At the last moment, I decided to run with Lizzie, for the first few miles at least. I wasn’t sure how fit I was. I was unsure of my ankle, so there seemed little point in smashing myself to finish in around 90 minutes.  Liz was hoping to run about 1 hour 40 minutes.


The first part of the course was flat and fast, but at around 10 miles Lizzie was feeling the pace after an aggressive start and told me to bugger off. I felt OK so decided to push the final 5k and test my legs. I lifted my pace to around 6:20 per mile.

I saw Jock a few hundred metres further on. He was having a storming run – well under his 1 hour 40 target pace. I was passing dozens of runners, and I expected to go sweeping past him but he latched onto me and we ran the next mile together in under 6:30.

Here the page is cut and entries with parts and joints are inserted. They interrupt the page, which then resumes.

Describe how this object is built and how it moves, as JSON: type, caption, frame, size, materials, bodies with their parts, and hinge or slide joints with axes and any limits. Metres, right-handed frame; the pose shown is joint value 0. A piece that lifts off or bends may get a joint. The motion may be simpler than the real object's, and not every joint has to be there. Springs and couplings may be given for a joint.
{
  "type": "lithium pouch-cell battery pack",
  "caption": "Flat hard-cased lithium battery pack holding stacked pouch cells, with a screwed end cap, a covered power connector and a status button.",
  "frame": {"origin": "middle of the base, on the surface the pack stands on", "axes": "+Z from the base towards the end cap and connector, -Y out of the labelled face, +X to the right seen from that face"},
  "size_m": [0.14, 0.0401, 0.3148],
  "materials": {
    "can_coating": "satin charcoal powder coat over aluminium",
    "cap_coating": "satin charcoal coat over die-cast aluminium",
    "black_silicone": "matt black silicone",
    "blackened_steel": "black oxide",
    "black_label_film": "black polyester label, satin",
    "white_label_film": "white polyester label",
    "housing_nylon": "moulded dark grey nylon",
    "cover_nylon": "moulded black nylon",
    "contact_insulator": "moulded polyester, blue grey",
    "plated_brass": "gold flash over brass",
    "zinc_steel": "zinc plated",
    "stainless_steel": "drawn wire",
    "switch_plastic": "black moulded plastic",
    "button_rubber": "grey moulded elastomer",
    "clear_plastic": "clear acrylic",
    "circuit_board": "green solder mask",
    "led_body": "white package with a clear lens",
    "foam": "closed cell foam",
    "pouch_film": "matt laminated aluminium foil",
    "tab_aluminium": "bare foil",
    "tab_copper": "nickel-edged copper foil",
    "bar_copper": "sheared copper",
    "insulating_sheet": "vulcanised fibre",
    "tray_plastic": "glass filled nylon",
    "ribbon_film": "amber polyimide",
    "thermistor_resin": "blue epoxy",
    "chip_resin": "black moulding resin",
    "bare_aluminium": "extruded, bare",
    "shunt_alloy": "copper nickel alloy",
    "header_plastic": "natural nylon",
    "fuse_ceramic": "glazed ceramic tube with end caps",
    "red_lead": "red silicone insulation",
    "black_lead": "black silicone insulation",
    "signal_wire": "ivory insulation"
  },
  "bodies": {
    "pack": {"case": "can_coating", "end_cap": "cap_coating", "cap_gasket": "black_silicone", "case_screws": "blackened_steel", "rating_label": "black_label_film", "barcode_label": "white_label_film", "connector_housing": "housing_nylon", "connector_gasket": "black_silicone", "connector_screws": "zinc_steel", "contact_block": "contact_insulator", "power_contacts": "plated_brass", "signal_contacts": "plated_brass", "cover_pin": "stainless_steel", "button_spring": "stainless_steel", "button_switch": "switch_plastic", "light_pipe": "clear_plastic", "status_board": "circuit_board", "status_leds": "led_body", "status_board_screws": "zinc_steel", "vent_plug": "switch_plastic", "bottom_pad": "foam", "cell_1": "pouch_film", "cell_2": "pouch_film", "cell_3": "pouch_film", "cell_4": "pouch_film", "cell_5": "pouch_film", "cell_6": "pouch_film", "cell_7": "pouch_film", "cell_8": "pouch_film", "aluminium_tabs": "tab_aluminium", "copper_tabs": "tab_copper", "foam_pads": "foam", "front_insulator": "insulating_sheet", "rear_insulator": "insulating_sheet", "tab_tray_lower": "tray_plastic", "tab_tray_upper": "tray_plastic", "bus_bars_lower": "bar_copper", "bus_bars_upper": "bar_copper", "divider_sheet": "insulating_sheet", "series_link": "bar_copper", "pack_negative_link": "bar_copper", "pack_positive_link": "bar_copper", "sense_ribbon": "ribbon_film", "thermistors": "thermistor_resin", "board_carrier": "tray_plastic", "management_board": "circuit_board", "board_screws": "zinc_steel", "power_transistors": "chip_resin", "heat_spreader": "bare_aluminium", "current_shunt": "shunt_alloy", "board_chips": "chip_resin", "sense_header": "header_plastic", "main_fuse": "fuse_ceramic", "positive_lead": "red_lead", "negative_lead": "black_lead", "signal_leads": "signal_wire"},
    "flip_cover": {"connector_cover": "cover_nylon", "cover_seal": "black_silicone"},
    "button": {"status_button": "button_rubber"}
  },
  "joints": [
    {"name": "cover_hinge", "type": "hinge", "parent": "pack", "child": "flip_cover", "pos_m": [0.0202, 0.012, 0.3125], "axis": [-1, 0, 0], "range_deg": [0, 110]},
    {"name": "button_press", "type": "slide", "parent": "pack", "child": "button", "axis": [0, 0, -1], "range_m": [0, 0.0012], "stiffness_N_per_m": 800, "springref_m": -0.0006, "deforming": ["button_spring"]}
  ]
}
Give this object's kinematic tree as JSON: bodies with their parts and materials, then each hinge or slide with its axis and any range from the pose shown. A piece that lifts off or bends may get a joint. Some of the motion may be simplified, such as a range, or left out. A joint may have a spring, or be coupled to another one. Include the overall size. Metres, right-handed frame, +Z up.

I decided to pace him in as best I could, it seemed the least I could do after he had shepherded me home safely at Comrades last year when I was a gibbering wreck.


We finished in just outside 1:37, a great time for Jock and testament to four 70 + mile weeks of hard training.  He is also running at Chester and I need to get my act together or he will be giving me a beating.

Liz finished just after us in  1:40 and a few seconds and nabbed a top ten age group finish to boot.

After a few days back home, I’m finally focussing on training again. Although my ankle isn’t right, I will just have to ignore it for now and try to train through. If I break down again, then so be it. I have to gamble on four big mileage weeks so that I can line up in something like decent shape and then just try to bury myself on the day.

I’m running the third Even Splits 5K race tonight at the Brownlee cycling track. I’ve run 19:05 and 18:38 in the first two races. I doubt that I’ll go quicker tonight.

Despite my lack of miles, one bit of good news is that my weight has remained quite low – I’m hovering at around 11 stones, which is about my racing weight. My aerobic fitness isn’t too bad, its my legs that are letting me down. Time to get running!